# TASK PROMPT:
In full and without deviation, write out the entries that follow.

(3D code data)
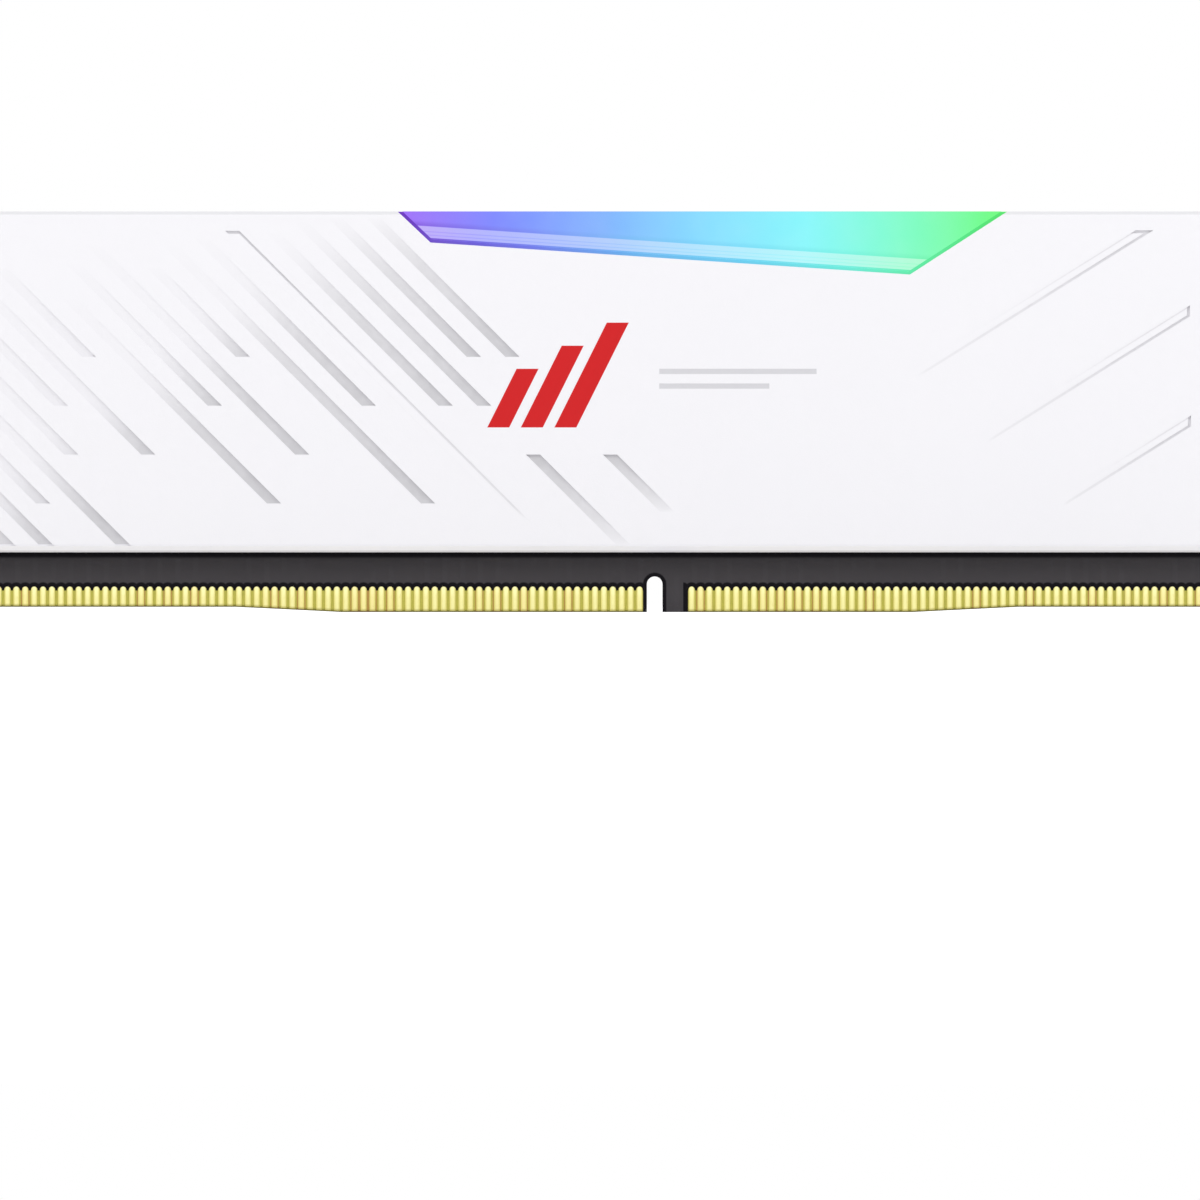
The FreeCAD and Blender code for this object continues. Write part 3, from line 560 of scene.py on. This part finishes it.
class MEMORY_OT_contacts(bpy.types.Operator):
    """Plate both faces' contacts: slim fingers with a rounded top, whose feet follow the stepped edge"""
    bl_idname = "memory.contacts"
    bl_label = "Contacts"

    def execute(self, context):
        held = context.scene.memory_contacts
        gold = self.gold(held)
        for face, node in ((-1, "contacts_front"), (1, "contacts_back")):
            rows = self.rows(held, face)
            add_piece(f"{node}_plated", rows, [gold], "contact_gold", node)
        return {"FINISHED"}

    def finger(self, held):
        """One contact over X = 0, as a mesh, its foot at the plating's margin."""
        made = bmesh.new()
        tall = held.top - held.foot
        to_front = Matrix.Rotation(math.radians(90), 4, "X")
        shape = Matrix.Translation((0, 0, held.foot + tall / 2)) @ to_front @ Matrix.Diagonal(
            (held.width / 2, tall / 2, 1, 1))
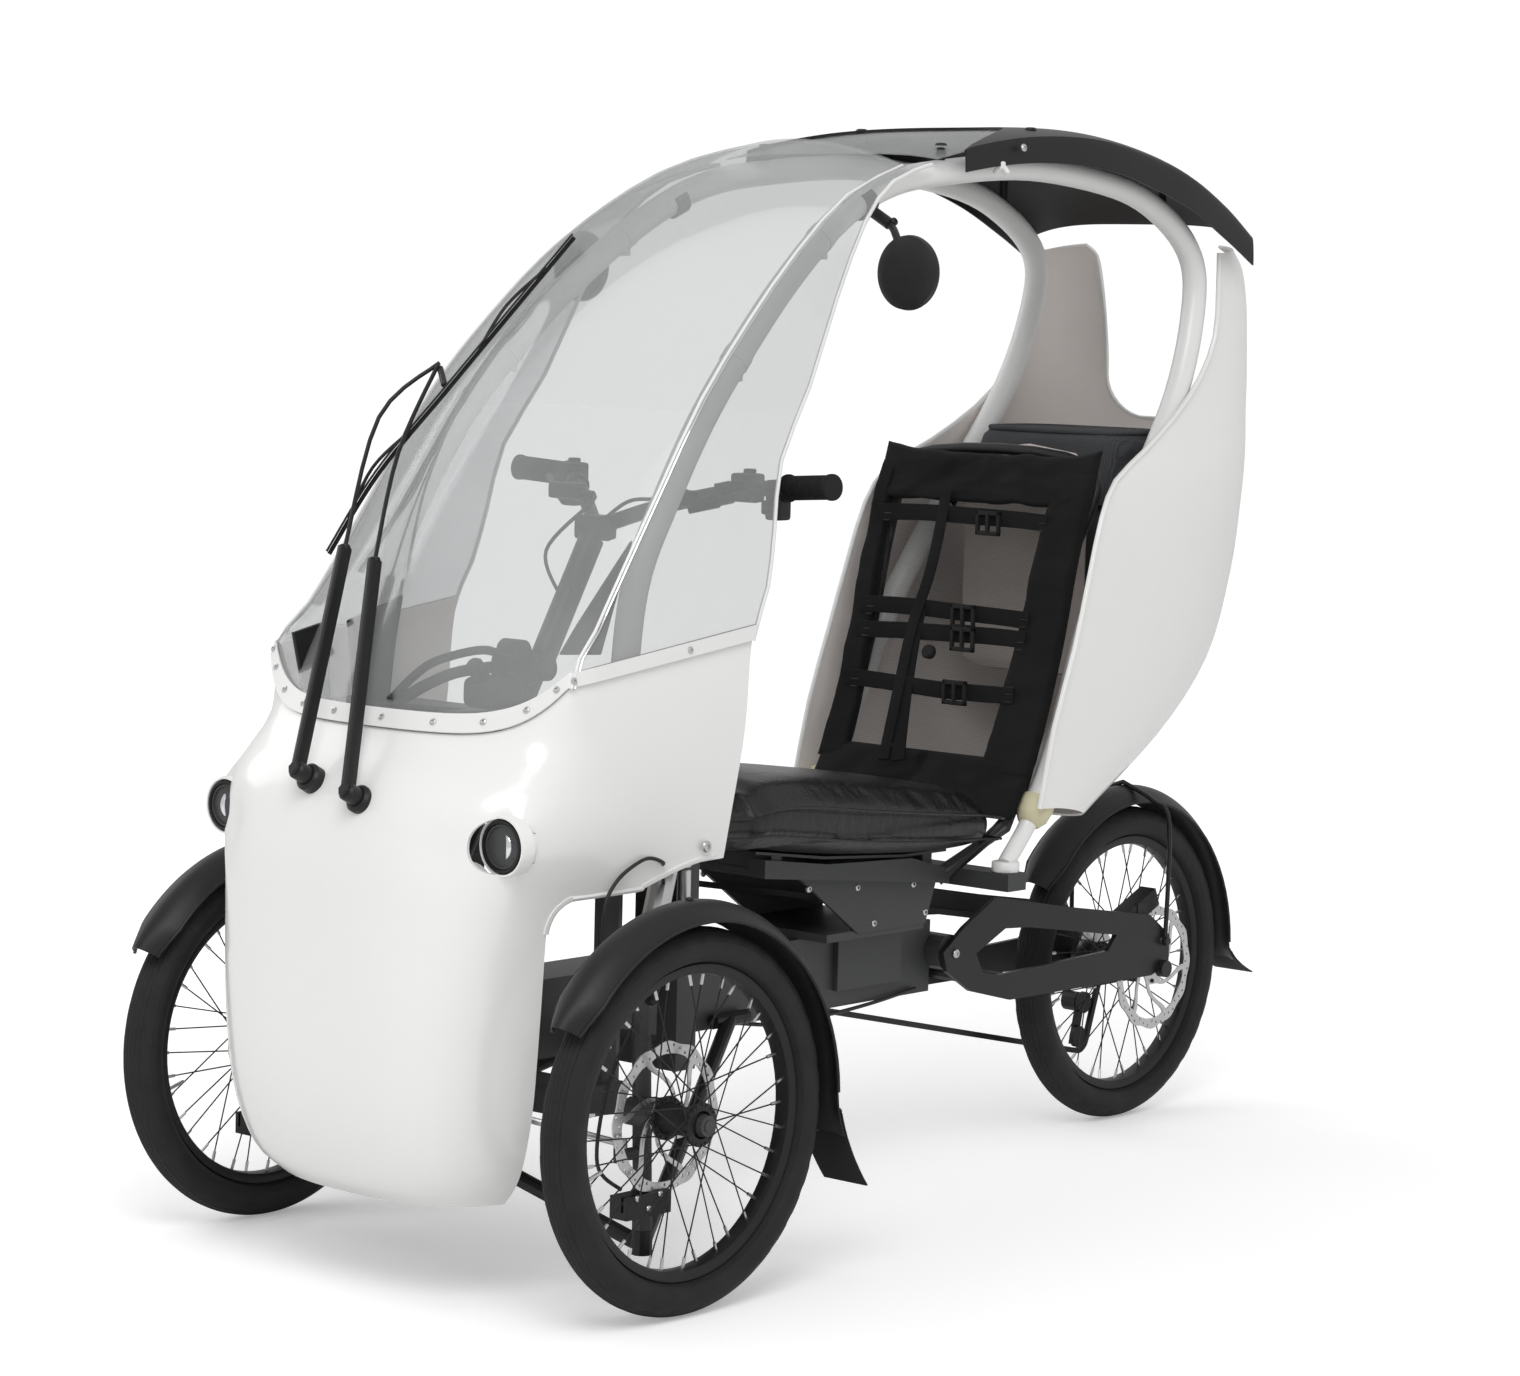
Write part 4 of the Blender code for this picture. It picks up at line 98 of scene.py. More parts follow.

# SOLUTION:
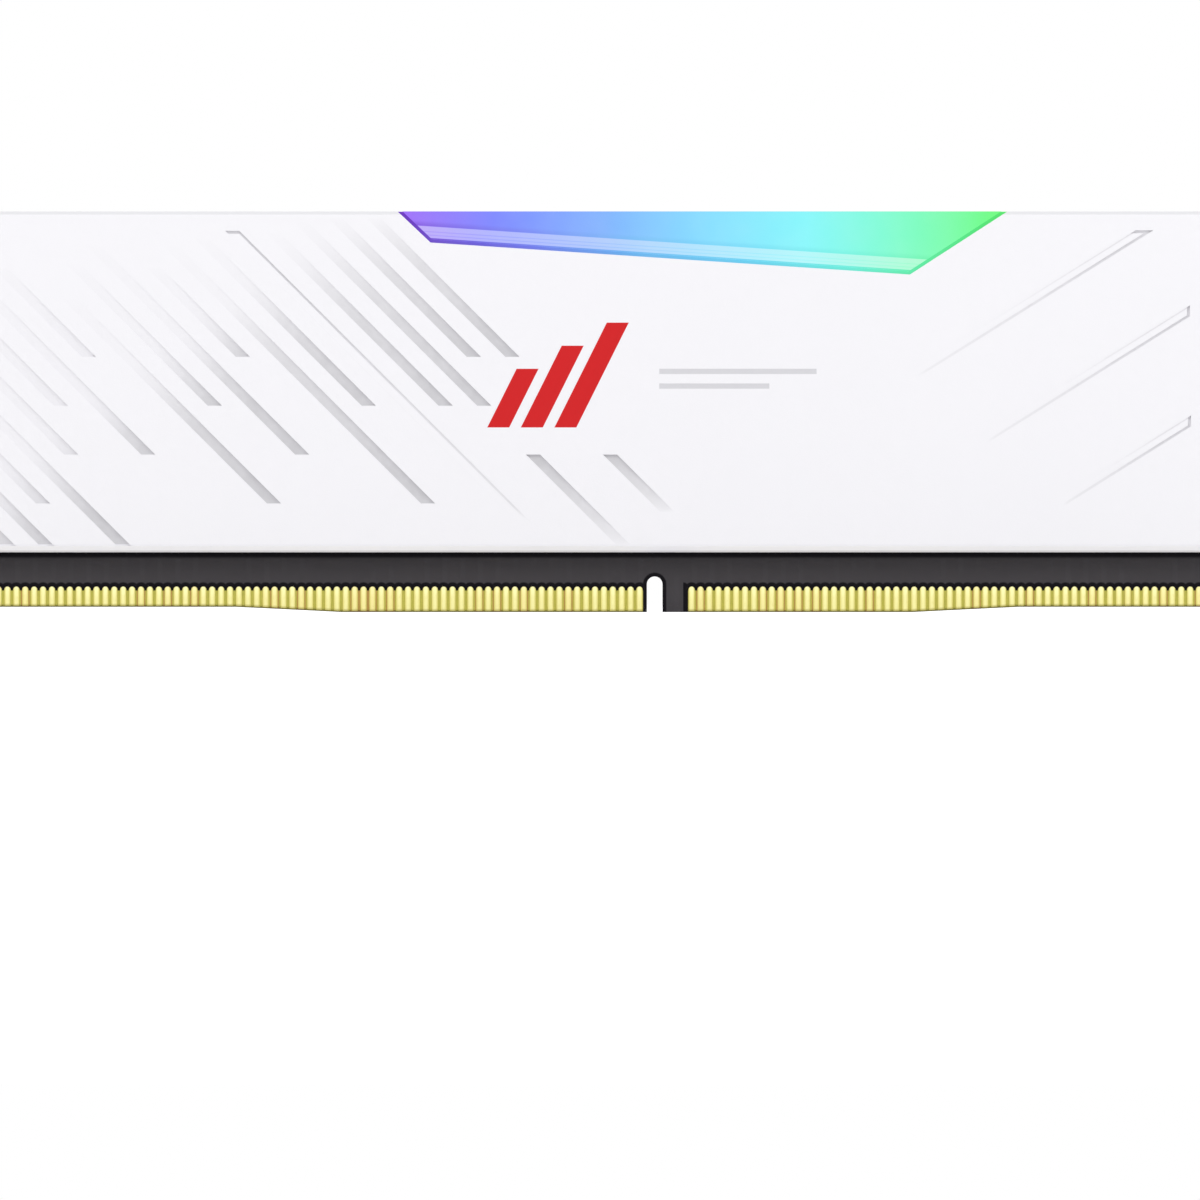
The FreeCAD and Blender code for this object continues. Write part 3, from line 560 of scene.py on. This part finishes it.
class MEMORY_OT_contacts(bpy.types.Operator):
    """Plate both faces' contacts: slim fingers with a rounded top, whose feet follow the stepped edge"""
    bl_idname = "memory.contacts"
    bl_label = "Contacts"

    def execute(self, context):
        held = context.scene.memory_contacts
        gold = self.gold(held)
        for face, node in ((-1, "contacts_front"), (1, "contacts_back")):
            rows = self.rows(held, face)
            add_piece(f"{node}_plated", rows, [gold], "contact_gold", node)
        return {"FINISHED"}

    def finger(self, held):
        """One contact over X = 0, as a mesh, its foot at the plating's margin."""
        made = bmesh.new()
        tall = held.top - held.foot
        to_front = Matrix.Rotation(math.radians(90), 4, "X")
        shape = Matrix.Translation((0, 0, held.foot + tall / 2)) @ to_front @ Matrix.Diagonal(
            (held.width / 2, tall / 2, 1, 1))
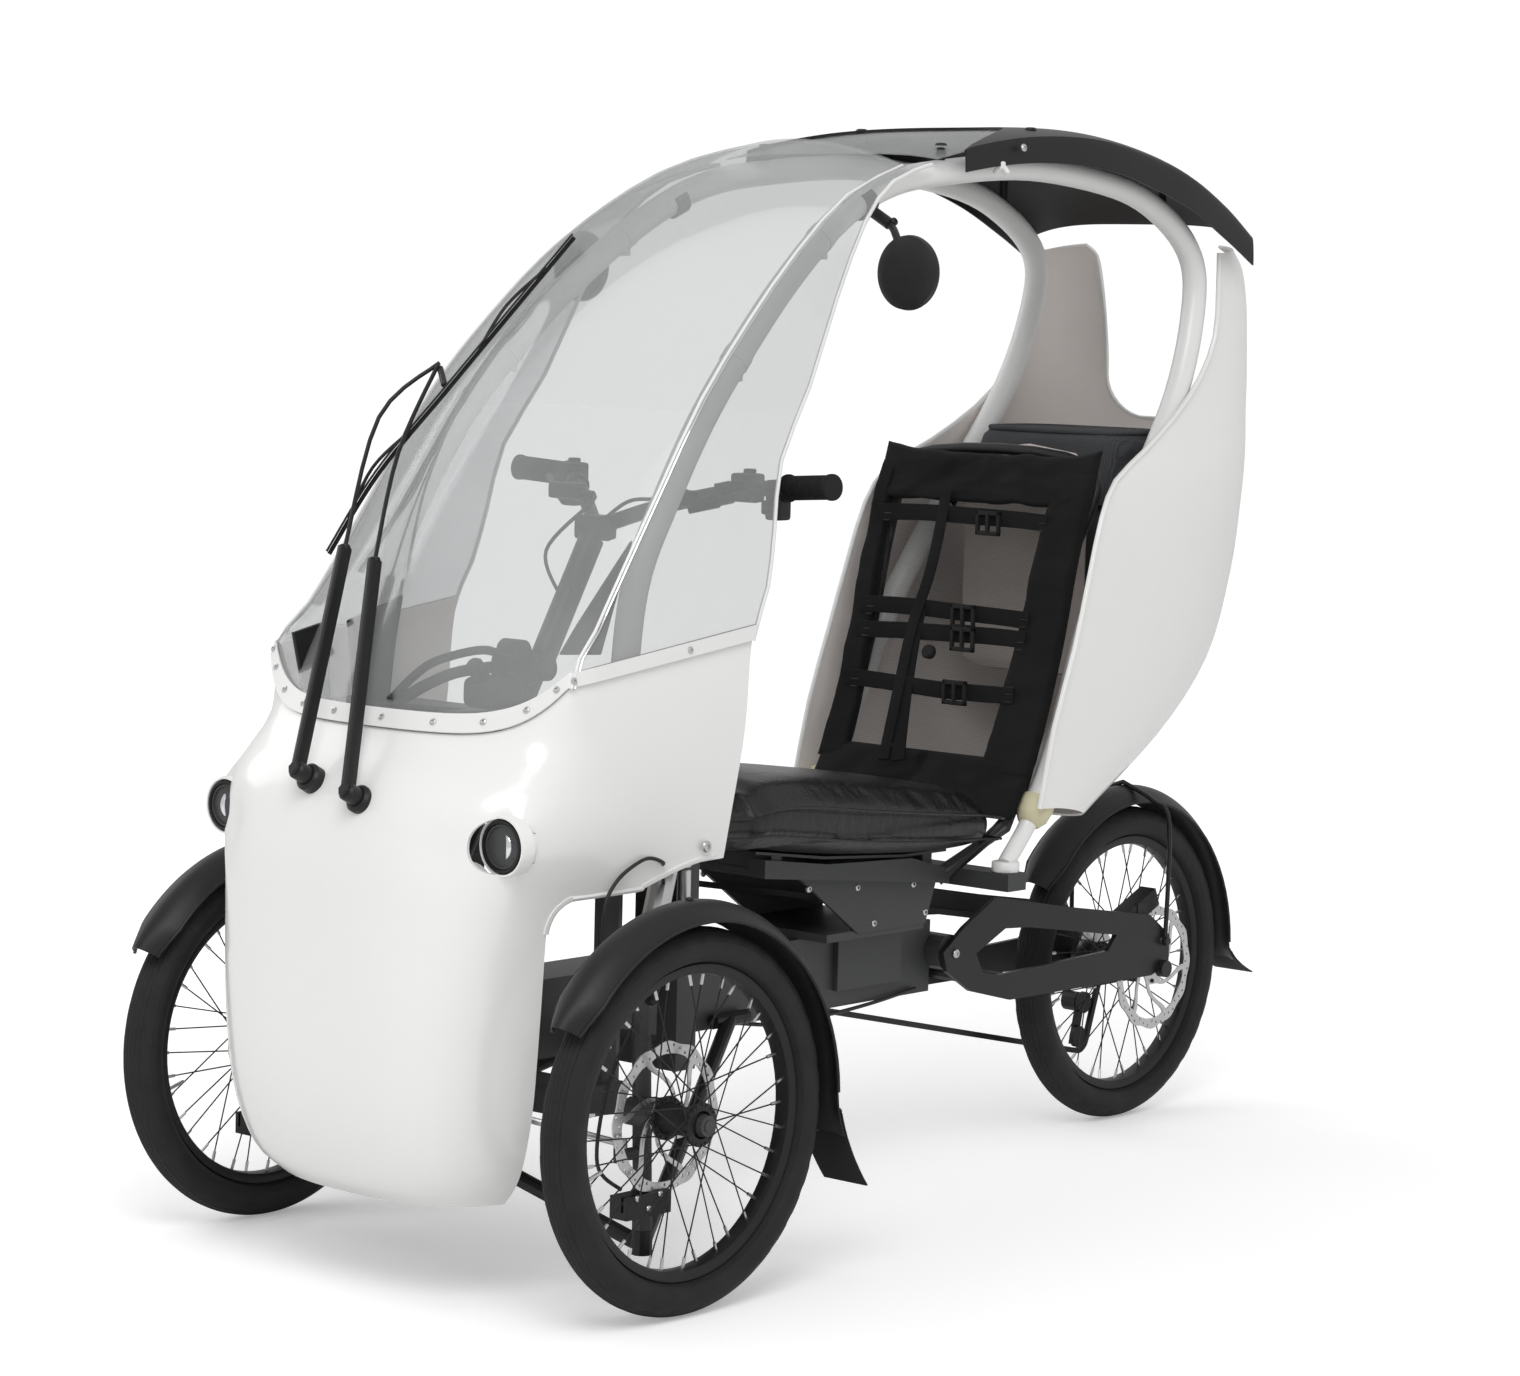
Write part 4 of the Blender code for this picture. It picks up at line 98 of scene.py. More parts follow.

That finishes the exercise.